I've visited Wright's house in Oak Park, Chicago and seen many of his iconic buildings including the Guggenheim Museum in New York and his summer home Taliesin (left) in Wisconsin which I have visited. Wright's parents, William Cary Wright and Anna Lloyd-Jones, originally named him Frank Lincoln Wright, which he later changed after they divorced in honour of his mother's family, the Lloyd Joneses who had emigrated from Taliesin in mid-Wales. I recall visiting his grave in Wisconsin which was moved shortly afterwards to Arizona. Many people locally remembered Wright as famously eccentric and as a man who never paid any of his bills to local shops!

Imagine my surprise when I discovered that Frank Lloyd Wright had a connection with another eccentric architect - Sir Bertram Clough Williams-Ellis, creator of the Portmeirion village near Porthmadog in North Wales. Although born in England, Williams-Ellis' family claimed direct descent from Owain Gwynedd, Prince of North Wales. Frank Lloyd Wright visited Wales in 1956 to receive an honorary doctorate from Bangor University. He stayed with the creator of Portmeirion, Sir Clough Williams Ellis (right), whose work in Portmeirion Wright admired greatly.
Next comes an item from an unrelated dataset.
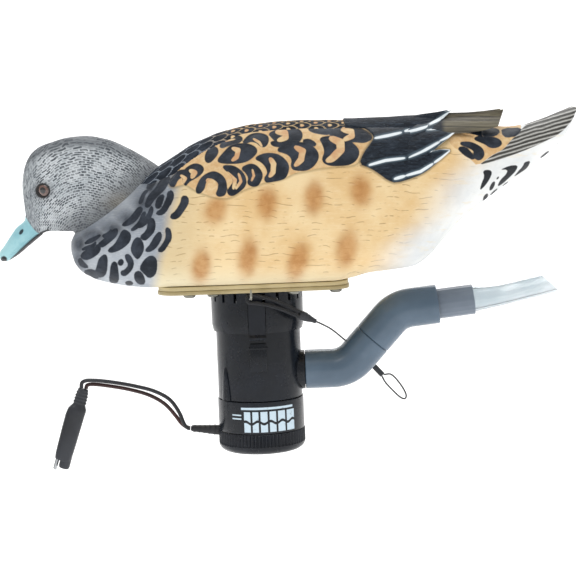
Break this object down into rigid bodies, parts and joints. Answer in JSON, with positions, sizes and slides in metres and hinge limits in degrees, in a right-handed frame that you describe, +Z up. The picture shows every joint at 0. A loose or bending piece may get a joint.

Both men wanted to design buildings that lived in harmony with the natural landscape. On the day of the Bangor University degree ceremony the great man, without telling Williams-Ellis, ordered a taxi to take him from Portmeirion to Taliesin in search of his Welsh roots. Clough panicked and immediately dispatched a fast motorcycle to apprehend the car, so that his guest could be awarded his degree.

Portmeirion is a unique place - used for many tv and film locations and is set in wonderful scenery in the Mawddach Estuary. I shall enjoy it so much more now I know of its connection with one of my heroes.


Gillian Morgan
07/14/11 05:58:36PM @gillian-morgan:
My daughter visited Portmeirion on her honeymoon and brought me some plates, decorated with fruit, as a present. That was twenty five years ago and I still have them, in perfect condition and they are used regularly. We are now on the look-out for some of the coffee sets. I always read about Portmeirion, because the chinamakes a connection.